The growing number of electric vehicles (EVs) on the roads led to a wide deployment of public EV charging stations (EVCSs). Recent reports revealed that both EVs and EVCSs are targets of cyber-attacks. In this context, a malware attack on vehicle-to-grid (V2G) communications increases the risk of malware spread among EVs and public EVCSs. However, the existing literature lacks practical studies on malware spread in power-transportation systems. Hence, this article demonstrates malicious traffic injection and proposes strategies to identify target EVCSs that can maximize physical malware spread within power-transportation systems. We first show the feasibility of injecting malicious traffic into the front-end V2G communication. Next, we establish a model that reflects the logical connectivity among the EVCSs, based on a realistic framework for large-scale EV commute and charge simulation.

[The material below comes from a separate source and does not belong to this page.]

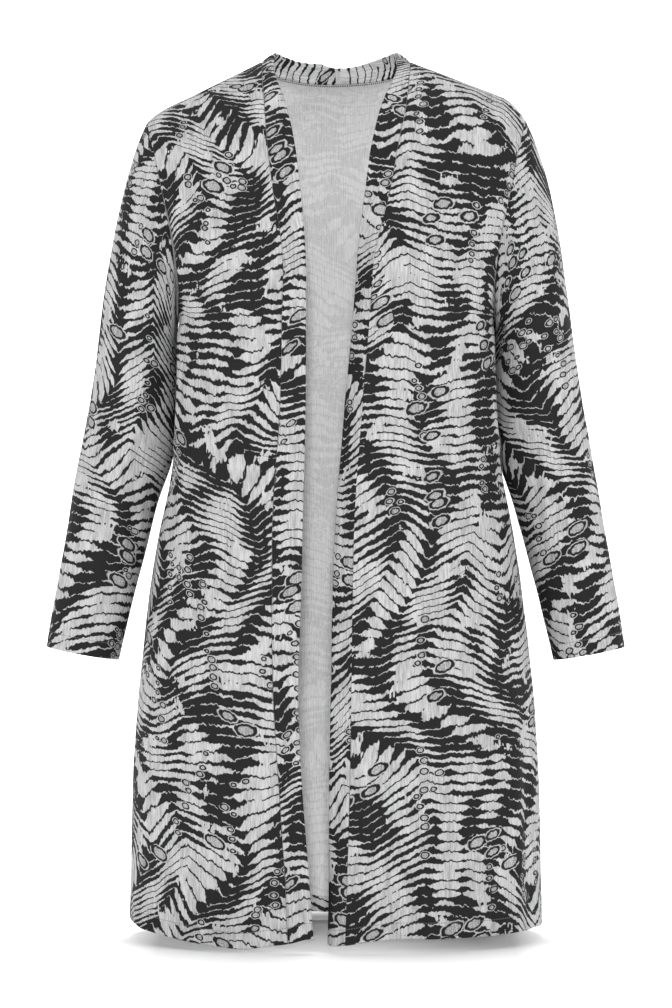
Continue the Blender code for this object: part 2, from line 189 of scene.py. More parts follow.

The logical connectivity is then translated into a malware spread probability, which we use to design an optimal attack strategy that identifies the locations of target EVCSs that maximize the malware spread. We compare malware spread due to random, cluster-based, and optimal attack strategies in both urban (Nashville) and rural (Cookeville) U.S. cities. Our results reveal that optimal attack strategies can accelerate malware spread by $10\%$ – $33\%$ .